How do super recognisers help family historians?

Mike retired in 2017 and set up SRI. In addition to supporting the police, the team is increasingly working with family historians.

“There is an iconic image of a First World War soldier carrying a comrade through the trenches. He didn’t have a hat or badge to identify him, and about 20 families came forward to claim him as their relative. Then The Times asked super recogniser PC Dale Nufer to study the images. By comparing the shape of the brow, nose, face and ear lobes he was able to identify the most likely candidate. This was Private George Edwin Raine of the Durham Light Infantry.”

The team apply their skills forensically. “Super recognisers work by getting an initial impression of a person’s face. They then ‘dissect’ those features that remain unchanged through the ageing process.” This allows them to connect images of the same person 50 years apart.

“We study eyelid shape, cheek creases, nose contours and the ears. If you draw parallel lines from the top of your ears across to your nose, the point at which those lines meet doesn’t change. Some people’s ear tips are parallel with their eyebrows, while other people’s are below the eyelid.

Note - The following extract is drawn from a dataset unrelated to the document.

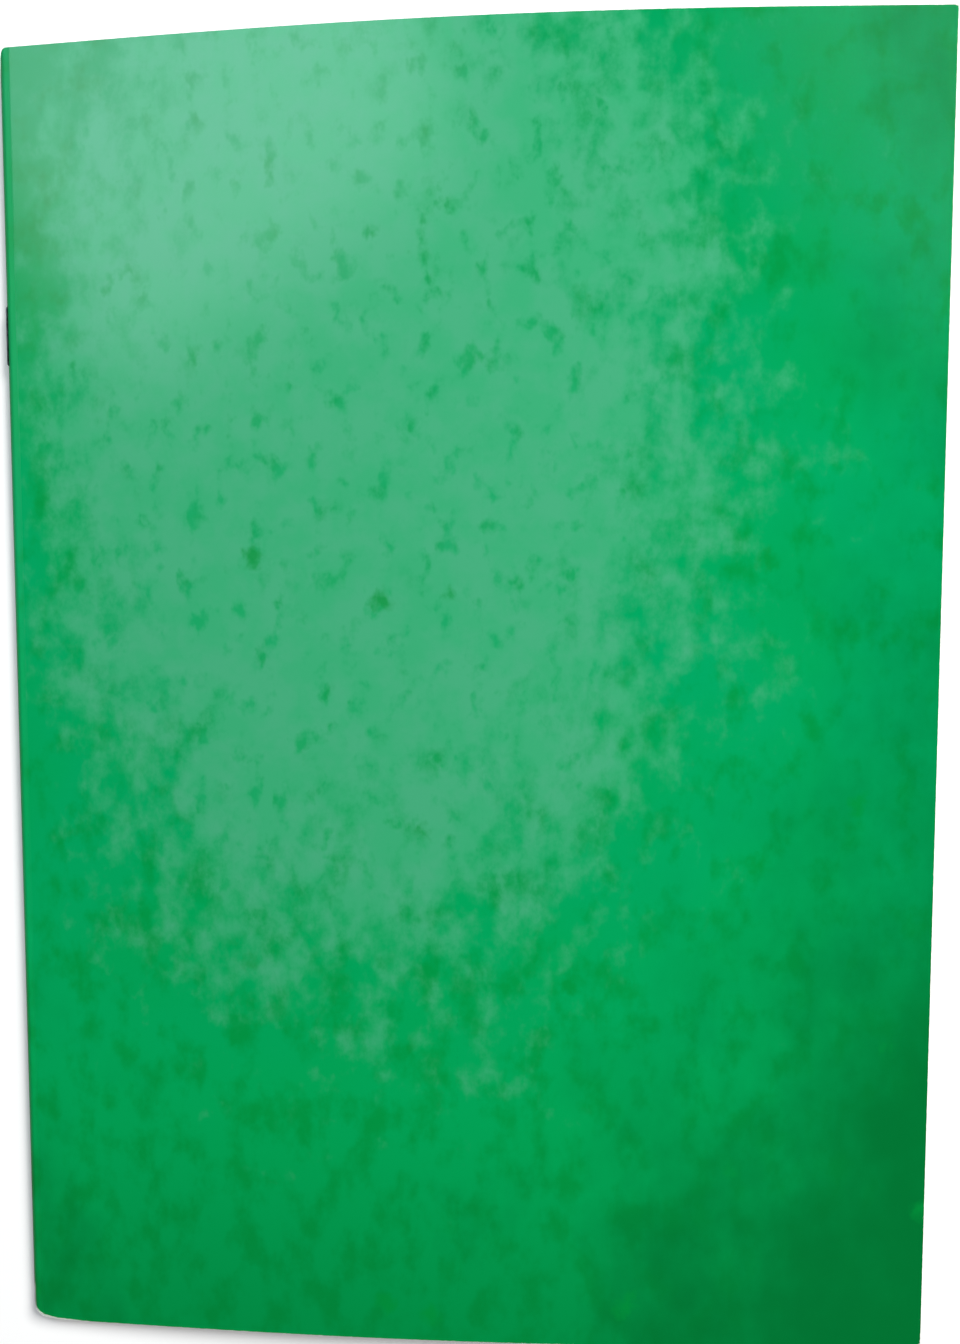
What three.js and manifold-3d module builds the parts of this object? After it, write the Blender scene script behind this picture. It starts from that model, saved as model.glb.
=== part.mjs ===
// Saddle-stitched A4 account book, closed: a folded card cover, nested folded sheets and two
// wire staples through the fold.
// Millimetres. +X runs from the spine to the fore edge, +Y from the foot to the head, +Z up
// through the closed book. The origin is the middle of its footprint, on the back cover's face.

import * as THREE from "three";
import { mergeVertices } from "three/addons/utils/BufferGeometryUtils.js";
import Module from "manifold-3d";

// Format and stock
const pageWidth = 210;
const pageHeight = 297;
const coverThickness = 0.3;
const paperThickness = 0.1;
const sheetCount = 8;
const airGap = 0.02; // between neighbouring sheets of the closed book
const springGap = 0.2; // and how much more it opens at mid page, where each sheet arches up
const cornerRadius = 5; // the two corners at the spine are rounded, the fore-edge ones are square

// Stitching wire
const wireDiameter = 0.5;
const wireInsideBend = 0.15;
const wireRoom = 0.05; // between the clinched wire and the innermost fold
const punchClearance = 0.04; // round the wire, where it pierces or dents a fold
const crownLength = 13;
const crownProud = 0.35; // how far the crown stands out of the spine
const clinchTipGap = 3; // between the tips of the two clinched legs
const stapleInset = 58; // from the head or the foot to the middle of a crown

// A leaf is free from here on, measured from the clinched wire
const gutterMargin = 0.5;

// Fineness of the facets
const archSegments = 13; // an odd number, so that the top of the arch is a level facet
const foldSegments = 12;
const cornerSegments = 10;
const bendSegments = 4;
const wireSides = 8;

// The stack, measured from the middle plane of the book outwards
const wireRadius = wireDiameter / 2;
const leafPitch = paperThickness + airGap;
const centreGap = wireRadius + wireRoom;
const coverInside = centreGap + sheetCount * leafPitch;
const coverOutside = coverInside + coverThickness;
const bookThickness = 2 * coverOutside;

// Each sheet arches higher than the one under it, from the flat back cover up to the front one
const leafCount = 2 * sheetCount;
const riseAbove = (piecesUnder) => piecesUnder * springGap;
const coverRise = riseAbove(leafCount + 1);

// Places along X, and the middle plane
const spineX = -(pageWidth - crownProud) / 2;
const foreX = spineX + pageWidth;
const foldX = spineX + coverOutside;
const gutterX = foldX + wireRadius + gutterMargin;
const crownX = spineX - crownProud + wireRadius;
const midZ = coverOutside;

// Sheets are folded and gathered oversize by this much, and the knives trim them flush
const trimWaste = 3;

const wasm = await Module();
wasm.setup();

// Solids in and out of the boolean library
function toSolid(geometry) {
  const bare = geometry.clone();
  for (const name of Object.keys(bare.attributes)) {
    if (name !== "position") bare.deleteAttribute(name);
  }
  const merged = mergeVertices(bare, 1e-5);
  return new wasm.Manifold(
    new wasm.Mesh({
      numProp: 3,
      vertProperties: new Float32Array(merged.attributes.position.array),
      triVerts: new Uint32Array(merged.index.array),
    })
  );
}

function toGeometry(solid) {
  const mesh = solid.getMesh();
  const geometry = new THREE.BufferGeometry();
  geometry.setAttribute("position", new THREE.BufferAttribute(mesh.vertProperties, 3));
  geometry.setIndex(new THREE.BufferAttribute(mesh.triVerts, 1));
  const faceted = geometry.toNonIndexed();
  faceted.computeVertexNormals();
  return faceted;
}

// The trimmed format: every sheet of the book is cut by this one prism
function trimmedFormat() {
  const head = pageHeight / 2;
  const arcX = spineX + cornerRadius;
  const arcY = head - cornerRadius;
  const outline = new THREE.Shape();
  outline.moveTo(foreX, -head);
  outline.lineTo(foreX, head);
  outline.lineTo(arcX, head);
  outline.absarc(arcX, arcY, cornerRadius, Math.PI / 2, Math.PI, false);
  outline.lineTo(spineX, -arcY);
  outline.absarc(arcX, -arcY, cornerRadius, Math.PI, 1.5 * Math.PI, false);
  const prism = new THREE.ExtrudeGeometry(outline, {
    depth: bookThickness + coverRise + 2 * trimWaste,
    bevelEnabled: false,
    curveSegments: cornerSegments,
  });
  prism.translate(0, 0, -trimWaste);
  return toSolid(prism);
}

// An oversize blank of constant section, drawn in X and Z and run along the spine
function alongSpine(section) {
  const length = pageHeight + 2 * trimWaste;
  const blank = new THREE.ExtrudeGeometry(section, {
    depth: length,
    bevelEnabled: false,
    curveSegments: foldSegments,
  });
  blank.rotateX(Math.PI / 2);
  blank.translate(0, length / 2, 0);
  return toSolid(blank);
}

// A panel or leaf between two heights at the gutter. The stiff fold springs it into a low arch,
// which comes down to its flat height again at the fore edge.
function panelBlank(lowZ, highZ, rise) {
  const width = foreX - gutterX;
  const places = [];
  for (let step = 0; step <= archSegments; step++) {
    const share = step / archSegments;
    places.push({ x: gutterX + share * width, arch: rise * Math.sin(Math.PI * share) });
  }
  places.push({ x: foreX + trimWaste, arch: 0 });
  const under = places.map((place) => new THREE.Vector2(place.x, lowZ + place.arch));
  const over = places.map((place) => new THREE.Vector2(place.x, highZ + place.arch)).reverse();
  return alongSpine(new THREE.Shape([...under, ...over]));
}

// A fold: two short flats joined by a half round about the middle plane
function foldBlank(inside, outside) {
  const outline = new THREE.Shape();
  outline.moveTo(gutterX, midZ + inside);
  outline.lineTo(foldX, midZ + inside);
  outline.absarc(foldX, midZ, inside, Math.PI / 2, 1.5 * Math.PI, false);
  outline.lineTo(gutterX, midZ - inside);
  outline.lineTo(gutterX, midZ - outside);
  outline.lineTo(foldX, midZ - outside);
  outline.absarc(foldX, midZ, outside, 1.5 * Math.PI, Math.PI / 2, true);
  outline.lineTo(gutterX, midZ + outside);
  return alongSpine(outline);
}

// The centre line of one staple: crown outside the spine, legs through the fold, and their
// ends clinched towards each other inside the centre spread
function staplePoints(middleY) {
  const bend = wireRadius + wireInsideBend;
  const clinchX = foldX;
  const half = crownLength / 2;
  const leg = [new THREE.Vector2(clinchX, clinchTipGap / 2)];
  const corners = [
    { x: clinchX - bend, turn: 0 },
    { x: crownX + bend, turn: Math.PI / 2 },
  ];
  for (const corner of corners) {
    for (let step = 0; step <= bendSegments; step++) {
      const angle = corner.turn + (step / bendSegments) * (Math.PI / 2);
      leg.push(new THREE.Vector2(corner.x + bend * Math.cos(angle), half - bend + bend * Math.sin(angle)));
    }
  }
  const mirrored = leg.map((point) => new THREE.Vector2(point.x, -point.y)).reverse();
  return [...leg, ...mirrored].map((point) => new THREE.Vector3(point.x, middleY + point.y, midZ));
}

// A bent wire as a curve that an extrusion follows from one given point to the next
class BentWire extends THREE.Curve {
  constructor(points) {
    super();
    this.points = points;
  }

  indexAt(u) {
    return Math.round(u * (this.points.length - 1));
  }

  getPointAt(u) {
    return this.points[this.indexAt(u)].clone();
  }

  getTangentAt(u) {
    const index = this.indexAt(u);
    const before = this.points[Math.max(index - 1, 0)];
    const here = this.points[index];
    const after = this.points[Math.min(index + 1, this.points.length - 1)];
    const arriving = here.clone().sub(before).normalize();
    const leaving = after.clone().sub(here).normalize();
    return arriving.add(leaving).normalize();
  }
}

function wireSolid(middleY, radius) {
  const points = staplePoints(middleY);
  const section = new THREE.Shape();
  section.absarc(0, 0, radius, 0, 2 * Math.PI, false);
  const wire = new THREE.ExtrudeGeometry(section, {
    steps: points.length - 1,
    curveSegments: wireSides,
    bevelEnabled: false,
    extrudePath: new BentWire(points),
  });
  return toSolid(wire);
}

// Materials
const coverCard = new THREE.MeshStandardMaterial({ color: 0x12a05c, roughness: 0.3, metalness: 0 });
const pagePaper = new THREE.MeshStandardMaterial({ color: 0xf2f0e8, roughness: 0.85, metalness: 0 });
const stapleWire = new THREE.MeshStandardMaterial({ color: 0xa9adb2, roughness: 0.35, metalness: 1 });

const book = new THREE.Group();

function addPiece(name, solid, material) {
  const mesh = new THREE.Mesh(toGeometry(solid), material);
  mesh.name = name;
  book.add(mesh);
}

const format = trimmedFormat();
const stapleY = pageHeight / 2 - stapleInset;
const staples = [
  { name: "staple_head", y: stapleY },
  { name: "staple_foot", y: -stapleY },
];

// Each fold is trimmed to the format, then pierced by both wires
function addFold(name, inside, outside, material) {
  let fold = foldBlank(inside, outside).intersect(format);
  for (const staple of staples) {
    fold = fold.subtract(wireSolid(staple.y, wireRadius + punchClearance));
  }
  addPiece(name, fold, material);
}

function addPanel(name, lowZ, highZ, rise, material) {
  addPiece(name, panelBlank(lowZ, highZ, rise).intersect(format), material);
}

// Cover
addPanel("back_cover", midZ - coverOutside, midZ - coverInside, 0, coverCard);
addFold("cover_spine", coverInside, coverOutside, coverCard);
addPanel("front_cover", midZ + coverInside, midZ + coverOutside, coverRise, coverCard);

// Sheets, from the outermost to the centre spread: leaves are counted from the front
function addLeaf(number, lowZ, highZ) {
  const name = `leaf_${String(number).padStart(2, "0")}`;
  addPanel(name, lowZ, highZ, riseAbove(leafCount + 1 - number), pagePaper);
}

for (let sheet = 1; sheet <= sheetCount; sheet++) {
  const inside = centreGap + (sheetCount - sheet) * leafPitch;
  const outside = inside + paperThickness;
  addLeaf(sheet, midZ + inside, midZ + outside);
  addFold(`sheet_${sheet}_fold`, inside, outside, pagePaper);
  addLeaf(leafCount + 1 - sheet, midZ - outside, midZ - inside);
}

for (const staple of staples) {
  addPiece(staple.name, wireSolid(staple.y, wireRadius), stapleWire);
}

export default book;
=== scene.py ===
"""The looks of the saddle-stitched account book: a glossy card cover with a marbled print, nested
folded sheets with a ruled account form, and two wire staples. Lengths in metres."""

import math

import bpy
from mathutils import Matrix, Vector


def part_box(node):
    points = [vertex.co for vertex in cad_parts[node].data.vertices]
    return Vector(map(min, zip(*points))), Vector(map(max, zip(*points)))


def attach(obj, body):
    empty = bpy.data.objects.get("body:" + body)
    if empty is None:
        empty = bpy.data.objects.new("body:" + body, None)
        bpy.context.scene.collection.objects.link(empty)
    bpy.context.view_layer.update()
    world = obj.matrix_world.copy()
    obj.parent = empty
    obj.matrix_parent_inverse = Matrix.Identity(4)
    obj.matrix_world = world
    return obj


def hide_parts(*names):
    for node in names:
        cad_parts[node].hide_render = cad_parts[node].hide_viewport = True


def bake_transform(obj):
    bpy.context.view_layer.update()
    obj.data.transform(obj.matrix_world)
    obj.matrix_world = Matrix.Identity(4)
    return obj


MM = 0.001

# Stock: each corner at the spine is rounded by so much across and so much along the spine
SHEET_COUNT = 8
LEAF_COUNT = 2 * SHEET_COUNT
PAPER_THICKNESS = 0.1 * MM
FOOT_CORNER = (5.6 * MM, 4.6 * MM)
HEAD_CORNER = (1.7 * MM, 4.3 * MM)

# Stitching
WIRE_RADIUS = 0.25 * MM
WIRE_BEND = 0.4 * MM  # radius of a bend, at the middle of the wire
CLINCH_TIP_GAP = 3 * MM
SEAT_RADIUS = 0.29 * MM  # of the groove that a crown presses in the spine
STAPLE_INSET = 63.3 * MM  # from the head or the foot to the middle of a crown
HEAD_STAPLE_TILT = math.radians(35)  # up round the fold from its middle plane
FOOT_STAPLE_TILT = math.radians(-15)

# Meshes: the points of a sheet lie where stations, which follow its section, meet columns, which
# are places along the spine
FOLD_STEPS = 40
PANEL_STEPS = 60
HINGE_STEPS = 10
HINGE_HALF_WIDTH = 0.7 * MM
COLUMN_SPACING = 12 * MM
COLUMN_LIMIT = 139 * MM  # the even columns end here, short of the cut edges and round corners
COLUMN_DIGITS = 6  # columns are rounded to the micrometre, so that equal ones merge
EDGE_INSETS = [0, 0.1 * MM, 0.25 * MM, 0.5 * MM, 1 * MM, 2 * MM, 4 * MM]
SEAT_OFFSETS = [0, 2, 4, 6, 6.3, 6.5, 6.65, 6.8, 6.95, 7.2]  # millimetres from a crown's middle
BEND_STEPS = 8
WIRE_ROUNDNESS = 6

# Kinds of faces of a sheet, which are also the places of their materials in its list
OUTER, INNER, CUT = range(3)

# Colours, linear
MINT = (0.050, 0.48, 0.21)
PALE_MINT = (0.070, 0.48, 0.235)
DEEP_GREEN = (0.0, 0.42, 0.113)
BLUE_GREEN = (0.0, 0.43, 0.14)
LOW_GREEN = (0.0, 0.44, 0.105)
DARK_GREEN = (0.0, 0.33, 0.05)
# Painted shade: the green that the print is darkened towards at the foot, the head and far out
PAINTED_SHADE_GREEN = (0.0, 0.205, 0.038)
CARD_CORE = (0.72, 0.80, 0.70)
CARD_INSIDE = (0.80, 0.79, 0.73)
CARD_INSIDE_SHADE = (0.72, 0.71, 0.64)
PAPER = (0.83, 0.82, 0.77)
PAPER_SHADE = (0.77, 0.76, 0.70)
RULE_BLUE = (0.33, 0.50, 0.66)
RULE_RED = (0.70, 0.30, 0.30)
STEEL = (0.24, 0.25, 0.25)
STEEL_DULL = (0.09, 0.10, 0.10)
FLOOR = (0.93, 0.93, 0.93)

# The print, in millimetres on the flat sheet: the middle of each panel's pale cloud, how far the
# cloud reaches from there, the spacing of the dark spots, and how blotches are drawn out
CLOUD_FROM_SPINE = 72.0
CLOUD_UP = 66.0
CLOUD_TO_FORE = 88.0
CLOUD_TO_SPINE = 62.0
CLOUD_HALF_HEIGHT = 128.0
SPOT_SPACING = 30.0
BLOTCH_STRETCH = (1.15, 0.85, 1)

# Bands of the print, of its wear and of the shade painted into it, in millimetres from the spine
# or up
# from the middle of the book: what a band is named after fades in or out from one of its ends to
# the other
FOLD_BAND = (3.0, 3.6)
LOW_INK_BAND = (-150.0, 30.0)
# Painted shade: where the print is darkened at the foot and at the head
FOOT_PAINTED_SHADE_BAND = (-160.0, -85.0)
HEAD_PAINTED_SHADE_BAND = (30.0, 150.0)
CORNER_BAND_ACROSS = (5.0, 16.0)
CORNER_BAND_UP = (-144.0, -134.0)
CREST_BAND_ACROSS = (1.2, 1.6)
CREST_BAND_UP = (-141.0, -139.0)

# How far in from the cut edge the laminate is rubbed off, in millimetres
EDGE_WEAR = 0.04
CORNER_WEAR = 0.40
CHIP_WEAR = 0.35
WEAR_SOFTNESS = 0.05

# Finish of the cover: the roughness of laminate, what the fold adds to it, and the worn places'
# own, with the heights of the card's slow waves and of the laminate's grain
LAMINATE_ROUGHNESS = (0.19, 0.23)
FOLD_ROUGHER = 0.3
WORN_ROUGHNESS = 0.75
CARD_WAVES = 0.12 * MM
LAMINATE_GRAIN = 0.002 * MM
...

“We often receive queries from families regarding school or British Army photographs, asking ‘Is this my grandfather or uncle?’ It can be hard for them to draw a conclusion from an old photograph or a group image, and that is where we can help.

“My grandfather served in the British Army and was at Dunkirk. I would love to see a picture of him in uniform, and would pay someone to identify him if one emerged.”

Mike clearly enjoys working with family historians. “It’s so satisfying when people know they have found a picture of a loved one. It gives them a great sense of comfort, assurance and a connection with the past.

“The ancient Egyptians believed that you lived for ever if someone remembered you. If your great uncle was killed on the Somme and you find an image that is definitely him, perhaps the last ever taken, then he lives again.”